@xyla This is misleading. In 2015 OpenAI was a non-profit, so “profit” wasn’t really a meaningful concept. In 2025, OpenAI generates tens of billions in revenue but is still not profitable due to massive compute, infrastructure, and R&D costs. So it’s not “$0 profit” in the same sense — it’s more about operating losses, not lack of activity.

@YanK @xyla

but it still hasn't made any profit, so as a business model, it can be filed under #PonziScheme

#AIscam #aislop #AIbubble

@Captain_Jack_Sparrow @xyla It’s not a Ponzi scheme, because it doesn’t rely on paying old investors with money from new ones.

There is real activity and real revenue, but the business is still structurally unprofitable due to massive compute and infrastructure costs.

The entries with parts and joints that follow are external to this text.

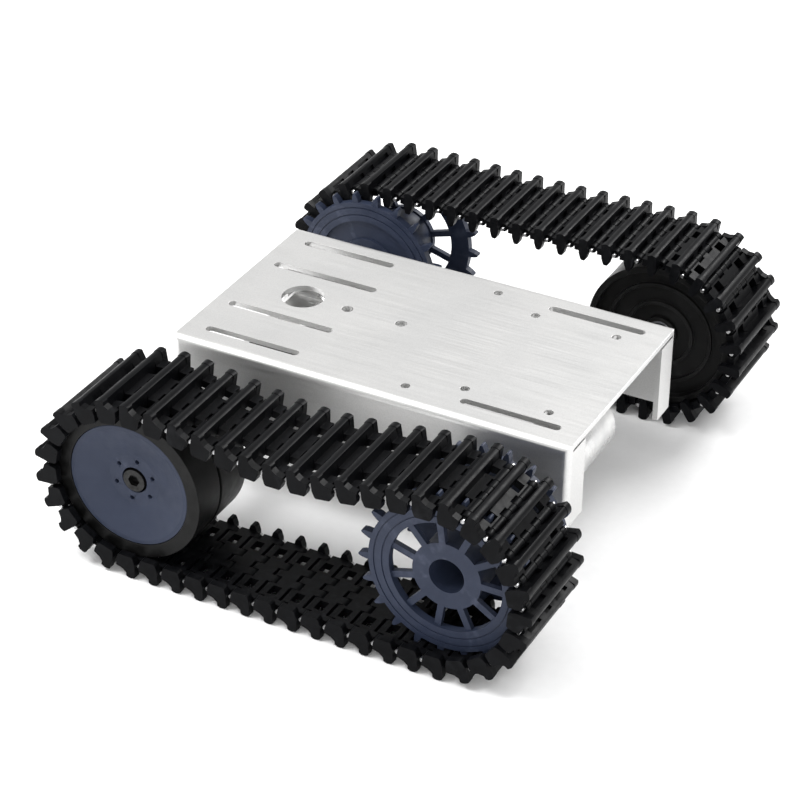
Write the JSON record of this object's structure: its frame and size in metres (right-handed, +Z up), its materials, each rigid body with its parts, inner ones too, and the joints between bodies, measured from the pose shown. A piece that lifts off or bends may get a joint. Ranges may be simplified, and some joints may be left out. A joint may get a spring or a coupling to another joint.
{
  "type": "tracked chassis",
  "caption": "Low tracked robot chassis: folded aluminium body with mounting slots, two gearmotors, and pinned plastic tracks round a toothed sprocket and a plain idler drum on each side",
  "frame": {"origin": "on the ground, midway between the axles and between the two tracks", "axes": "+X forwards along the tracks, +Y to the left across the chassis, +Z up"},
  "size_m": [0.1906, 0.22, 0.0712],
  "materials": {
    "sheet_aluminium": "satin anodised sheet",
    "turned_aluminium": "turned",
    "track_plastic": "moulded, slight sheen",
    "drum_black": "moulded",
    "black_aluminium": "black anodised",
    "wheel_plastic": "moulded, blue grey",
    "end_cap_plastic": "moulded",
    "pin_steel": "drawn wire",
    "motor_steel": "plated",
    "zinc_steel": "zinc plated",
    "bearing_steel": "ground",
    "black_steel": "black oxide"
  },
  "bodies": {
    "chassis": {"body_sheet": "sheet_aluminium", "motor_screws": "zinc_steel", "axle_nuts": "zinc_steel", "motor_gearbox_right": "motor_steel", "motor_can_right": "motor_steel", "motor_end_cap_right": "end_cap_plastic", "axle_bolt_right": "black_steel", "axle_spacer_right": "turned_aluminium", "motor_gearbox_left": "motor_steel", "motor_can_left": "motor_steel", "motor_end_cap_left": "end_cap_plastic", "axle_bolt_left": "black_steel", "axle_spacer_left": "turned_aluminium"},
    "sprocket_right": {"sprocket_outer_disc_right": "wheel_plastic", "sprocket_inner_disc_right": "wheel_plastic", "sprocket_hub_right": "wheel_plastic", "sprocket_screws_right": "zinc_steel", "wheel_coupling_right": "black_aluminium", "coupling_screw_right": "black_steel", "motor_shaft_right": "zinc_steel", "track_sprocket_links_right": "track_plastic", "track_sprocket_pins_right": "pin_steel"},
    "drum_right": {"drum_outer_shell_right": "drum_black", "drum_inner_shell_right": "drum_black", "drum_cap_right": "wheel_plastic", "drum_bearings_right": "bearing_steel", "track_drum_links_right": "track_plastic", "track_drum_pins_right": "pin_steel"},
    "upper_run_right": {"track_upper_links_right": "track_plastic", "track_upper_pins_right": "pin_steel"},
    "lower_run_right": {"track_lower_links_right": "track_plastic", "track_lower_pins_right": "pin_steel"},
    "sprocket_left": {"sprocket_outer_disc_left": "wheel_plastic", "sprocket_inner_disc_left": "wheel_plastic", "sprocket_hub_left": "wheel_plastic", "sprocket_screws_left": "zinc_steel", "wheel_coupling_left": "black_aluminium", "coupling_screw_left": "black_steel", "motor_shaft_left": "zinc_steel", "track_sprocket_links_left": "track_plastic", "track_sprocket_pins_left": "pin_steel"},
    "drum_left": {"drum_outer_shell_left": "drum_black", "drum_inner_shell_left": "drum_black", "drum_cap_left": "wheel_plastic", "drum_bearings_left": "bearing_steel", "track_drum_links_left": "track_plastic", "track_drum_pins_left": "pin_steel"},
    "upper_run_left": {"track_upper_links_left": "track_plastic", "track_upper_pins_left": "pin_steel"},
    "lower_run_left": {"track_lower_links_left": "track_plastic", "track_lower_pins_left": "pin_steel"}
  },
  "joints": [
    {"name": "sprocket_right_turn", "type": "hinge", "parent": "chassis", "child": "sprocket_right", "pos_m": [0.0598, -0.09, 0.03542], "axis": [0, 1, 0], "range_deg": [-17.14, 17.14]},
    {"name": "drum_right_turn", "type": "hinge", "parent": "chassis", "child": "drum_right", "pos_m": [-0.0598, -0.09, 0.03542], "axis": [0, 1, 0], "range_deg": [-17.2, 17.2]},
    {"name": "upper_run_right_slide", "type": "slide", "parent": "chassis", "child": "upper_run_right", "axis": [1, 0, 0], "range_m": [-0.00923, 0.00923]},
    {"name": "lower_run_right_slide", "type": "slide", "parent": "chassis", "child": "lower_run_right", "axis": [1, 0, 0], "range_m": [-0.00923, 0.00923]},
    {"name": "sprocket_left_turn", "type": "hinge", "parent": "chassis", "child": "sprocket_left", "pos_m": [-0.0598, 0.09, 0.03542], "axis": [0, 1, 0], "range_deg": [-17.14, 17.14]},
    {"name": "drum_left_turn", "type": "hinge", "parent": "chassis", "child": "drum_left", "pos_m": [0.0598, 0.09, 0.03542], "axis": [0, 1, 0], "range_deg": [-17.2, 17.2]},
    {"name": "upper_run_left_slide", "type": "slide", "parent": "chassis", "child": "upper_run_left", "axis": [1, 0, 0], "range_m": [-0.00923, 0.00923]},
    {"name": "lower_run_left_slide", "type": "slide", "parent": "chassis", "child": "lower_run_left", "axis": [1, 0, 0], "range_m": [-0.00923, 0.00923]}
  ],
  "couplings": [
    {"joint": "drum_right_turn", "follows": "sprocket_right_turn", "ratio": 1},
    {"joint": "upper_run_right_slide", "follows": "sprocket_right_turn", "m_per_rad": 0.030749},
    {"joint": "lower_run_right_slide", "follows": "sprocket_right_turn", "m_per_rad": -0.030749},
    {"joint": "drum_left_turn", "follows": "sprocket_left_turn", "ratio": 1},
    {"joint": "upper_run_left_slide", "follows": "sprocket_left_turn", "m_per_rad": 0.030749},
    {"joint": "lower_run_left_slide", "follows": "sprocket_left_turn", "m_per_rad": -0.030749}
  ]
}
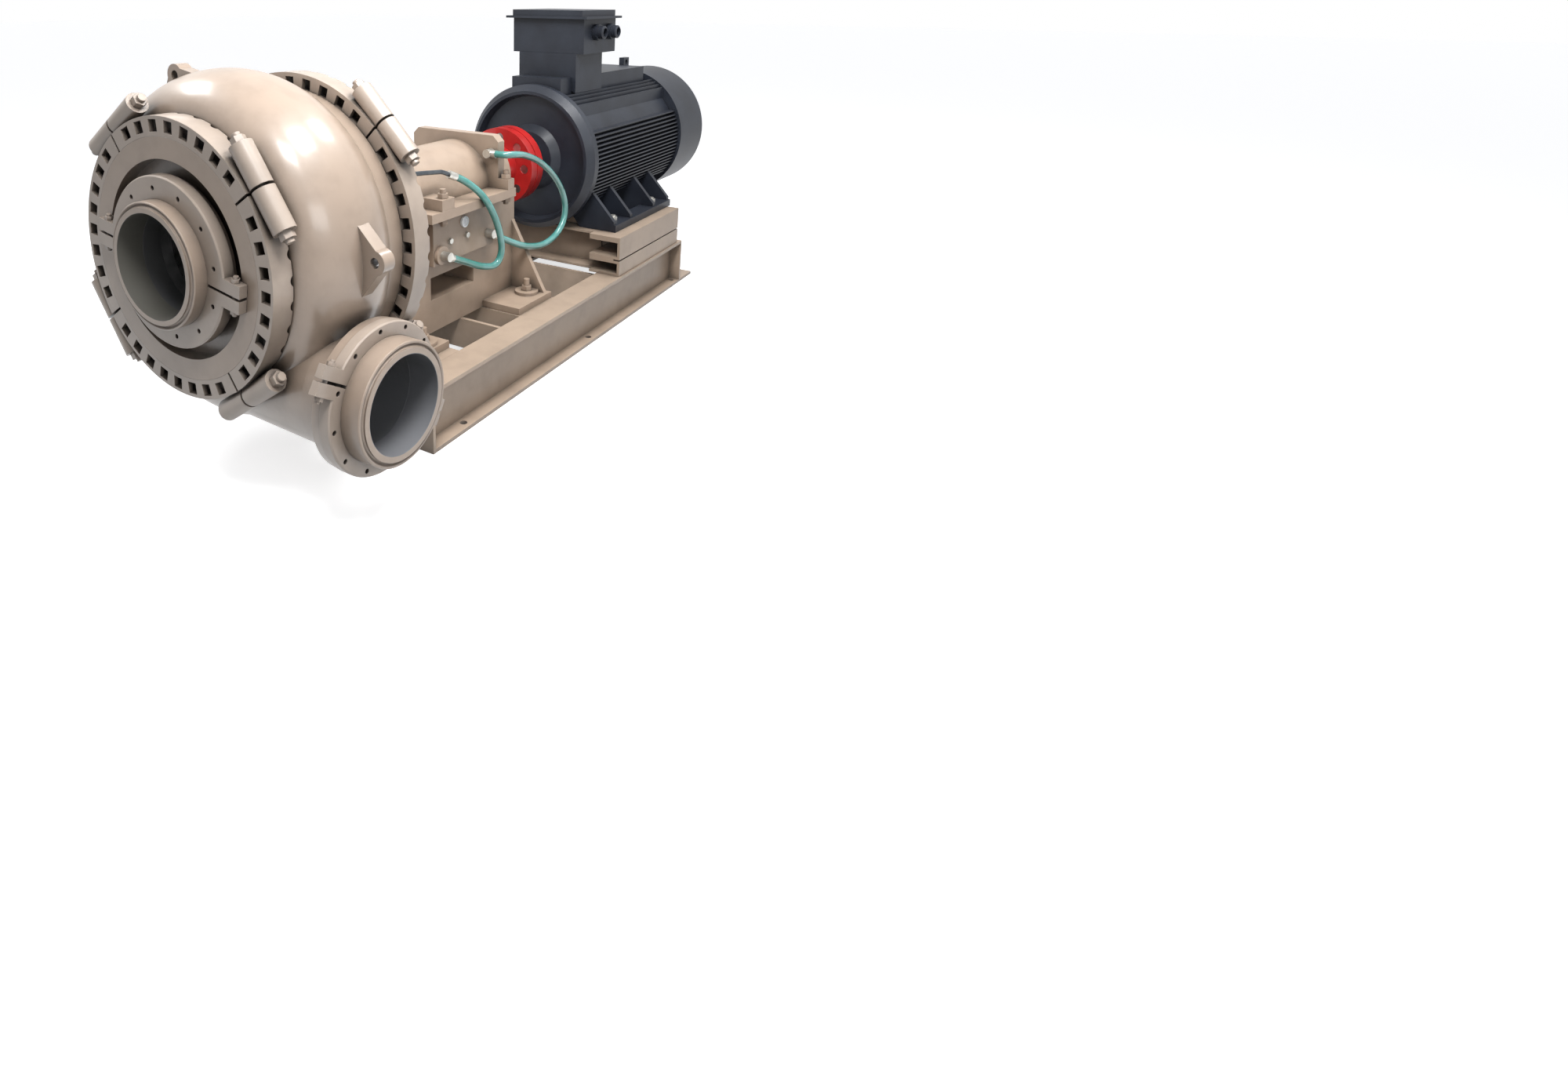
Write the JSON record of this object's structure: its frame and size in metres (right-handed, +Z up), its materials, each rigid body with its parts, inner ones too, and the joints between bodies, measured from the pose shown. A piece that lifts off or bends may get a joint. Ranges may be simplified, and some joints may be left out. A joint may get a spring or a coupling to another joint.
{
  "type": "motor-driven slurry pump on skid",
  "caption": "Horizontal gravel and slurry pump with clamped volute, bearing pedestal, pin coupling and finned motor on a steel skid.",
  "frame": {"origin": "centre of the four corner anchor holes, on the skid's underside, straight below the shaft", "axes": "+Z up, +Y along the shaft from the suction towards the motor's fan, +X towards the discharge"},
  "size_m": [1.1527, 3.245, 1.362],
  "materials": {
    "sand_paint": "semi-gloss enamel over cast and rolled steel",
    "motor_paint": "dark blue-grey textured enamel",
    "coupling_paint": "gloss red enamel",
    "wear_iron": "hard high-chrome white iron, as cast",
    "machine_steel": "turned and ground",
    "zinc_steel": "dull zinc plating",
    "bronze": "turned",
    "packing": "plaited and greased",
    "sight": "clear over a pale oil level",
    "hose": "translucent braided tube",
    "core_steel": "varnished laminations",
    "rotor_cage": "cast cage in laminations",
    "fan_plastic": "moulded"
  },
  "bodies": {
    "frame": {"bearing_housing": "sand_paint", "bearing_outer_rings": "machine_steel", "cable_glands": "motor_paint", "cap_screws": "zinc_steel", "chest_plugs": "zinc_steel", "cross_members": "sand_paint", "discharge_joint_ring": "sand_paint", "discharge_pipe": "sand_paint", "drive_end_shield": "motor_paint", "fan_cowl": "motor_paint", "fan_end_shield": "motor_paint", "flange_bolts": "zinc_steel", "foot_studs": "zinc_steel", "front_bearing_cover": "sand_paint", "front_clamp_bolts": "zinc_steel", "front_clamp_ring": "sand_paint", "front_cover": "sand_paint", "gland": "sand_paint", "gland_packing": "packing", "gland_studs": "zinc_steel", "hose_fittings": "zinc_steel", "housing_clamp_bolts": "zinc_steel", "lantern_ring": "bronze", "left_beam": "sand_paint", "motor_base": "sand_paint", "motor_bearing_outer_rings": "machine_steel", "motor_bolts": "zinc_steel", "motor_frame": "motor_paint", "oil_chest": "sand_paint", "oil_hose": "hose", "pedestal": "sand_paint", "rear_bearing_cover": "sand_paint", "rear_clamp_bolts": "zinc_steel", "rear_clamp_ring": "sand_paint", "rear_cover": "sand_paint", "right_beam": "sand_paint", "seal_water_hose": "hose", "seal_water_pipe": "zinc_steel", "sight_glass": "sight", "split_ring_bolts": "zinc_steel", "stator_core": "core_steel", "stuffing_box": "sand_paint", "suction_joint_ring": "sand_paint", "suction_pipe": "sand_paint", "terminal_box": "motor_paint", "terminal_lid": "motor_paint", "terminal_turret": "motor_paint", "throat_bush": "wear_iron", "volute_casing": "sand_paint"},
    "pump_rotor": {"pump_shaft": "machine_steel", "shaft_sleeve": "machine_steel", "impeller": "wear_iron", "bearing_inner_rings": "machine_steel", "pump_coupling_half": "coupling_paint"},
    "motor_rotor": {"motor_shaft": "machine_steel", "rotor_core": "rotor_cage", "cooling_fan": "fan_plastic", "motor_coupling_half": "coupling_paint", "coupling_pins": "machine_steel", "motor_bearing_inner_rings": "machine_steel"}
  },
  "joints": [
    {"name": "motor_spin", "type": "hinge", "parent": "frame", "child": "motor_rotor", "pos_m": [0, 0.7, 0.712], "axis": [0, 1, 0], "continuous": true},
    {"name": "pump_spin", "type": "hinge", "parent": "frame", "child": "pump_rotor", "pos_m": [0, -0.5, 0.712], "axis": [0, 1, 0], "continuous": true}
  ],
  "couplings": [
    {"joint": "pump_spin", "follows": "motor_spin", "ratio": 1}
  ]
}
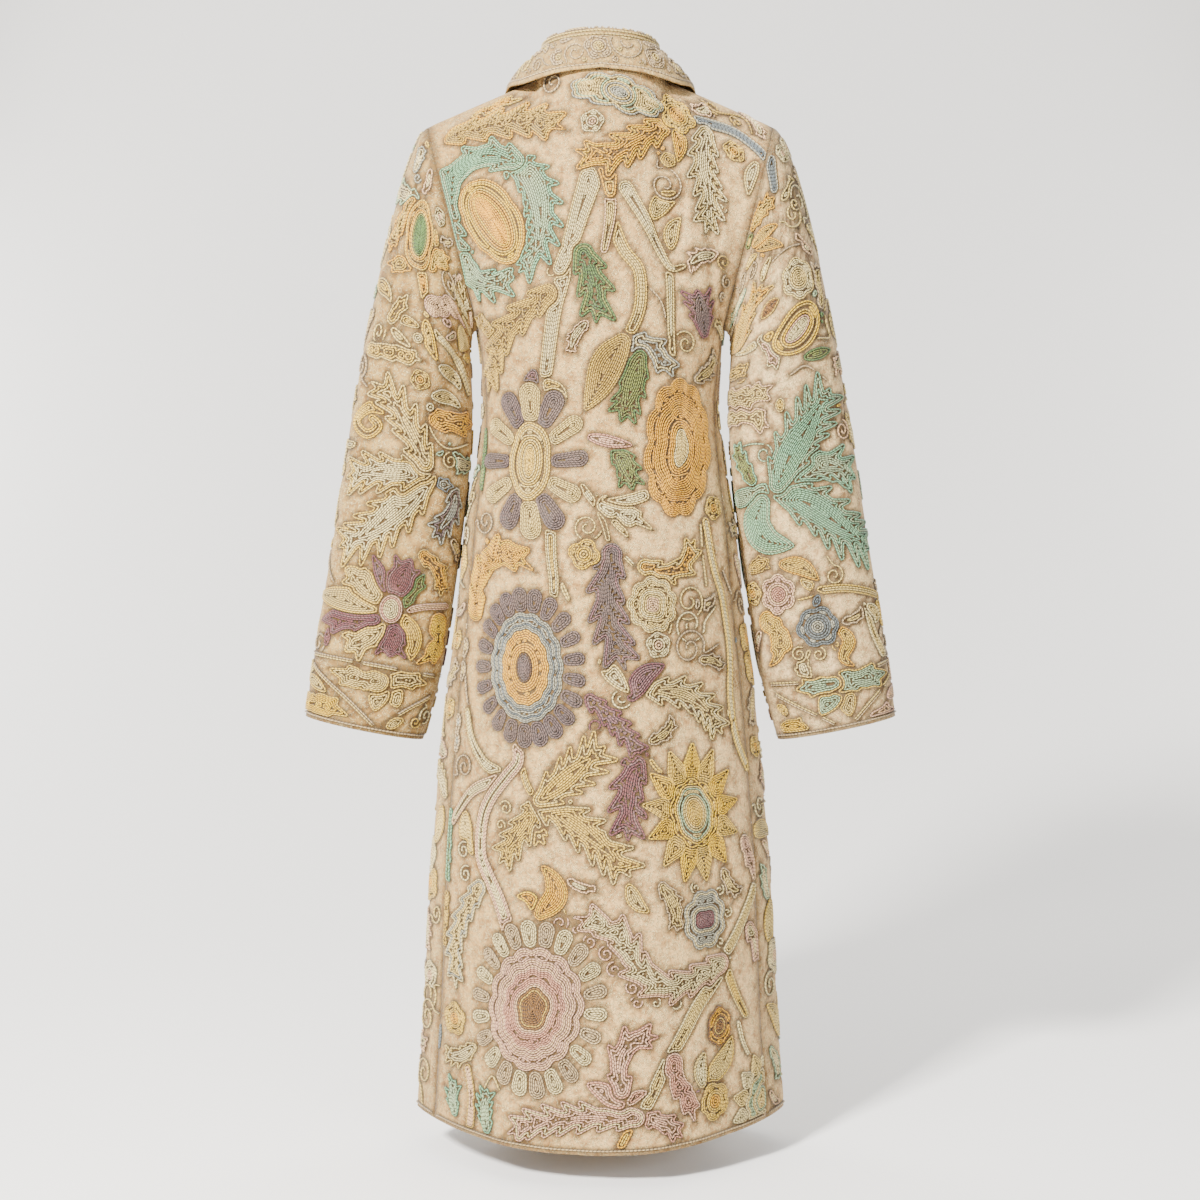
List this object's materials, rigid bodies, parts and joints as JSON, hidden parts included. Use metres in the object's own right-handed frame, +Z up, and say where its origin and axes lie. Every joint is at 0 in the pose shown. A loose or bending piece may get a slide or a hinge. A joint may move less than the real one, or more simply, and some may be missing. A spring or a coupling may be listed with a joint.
{
  "type": "coat",
  "caption": "Long fitted coat of embroidered cotton, worn form with no wearer, with a turned-down collar, long sleeves and an open front.",
  "frame": {"origin": "midway between the two neck points, near the height of the shoulder seams, where a wearer's shoulders carry the coat", "axes": "+Z up, the front faces -Y and the back +Y, the wearer's left is +X"},
  "size_m": [0.633, 0.2861, 1.1393],
  "materials": {
    "back_cloth": "matte embroidered cotton",
    "front_left_cloth": "matte embroidered cotton",
    "front_right_cloth": "matte embroidered cotton",
    "sleeve_left_cloth": "matte embroidered cotton",
    "sleeve_right_cloth": "matte embroidered cotton",
    "collar_cloth": "matte embroidered cotton"
  },
  "bodies": {
    "root": {"back": "back_cloth", "front_left": "front_left_cloth", "front_right": "front_right_cloth", "sleeve_left": "sleeve_left_cloth", "sleeve_right": "sleeve_right_cloth", "collar": "collar_cloth"}
  },
  "joints": []
}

This looks more like a speculative bubble, where companies and investors prop each other up on expectations of future profitability — something we’ve seen before with the dot-com bubble.

@YanK @xyla

yes, circular financing of #ai is a fair point, and the biggest source if $$ for the #aibubble - although it is also pulling in private investors who are scared of missing out on the next big thing (and are effectively being conned by all the hype)

@Captain_Jack_Sparrow @xyla Exactly — and a big part of this is the promise of medium-term profitability being sold to companies.

AI is marketed as an inevitable productivity and ROI machine, but that only works as long as companies keep investing in anticipation of future returns.

In practice, those costs are then passed on to end users through higher prices, subscriptions, and AI-bundled products.

@Captain_Jack_Sparrow @xyla That’s why the dominant narrative is massive AI adoption: it’s not just about usage, it’s about sustaining a large-scale payment cycle to justify the expected return on investment.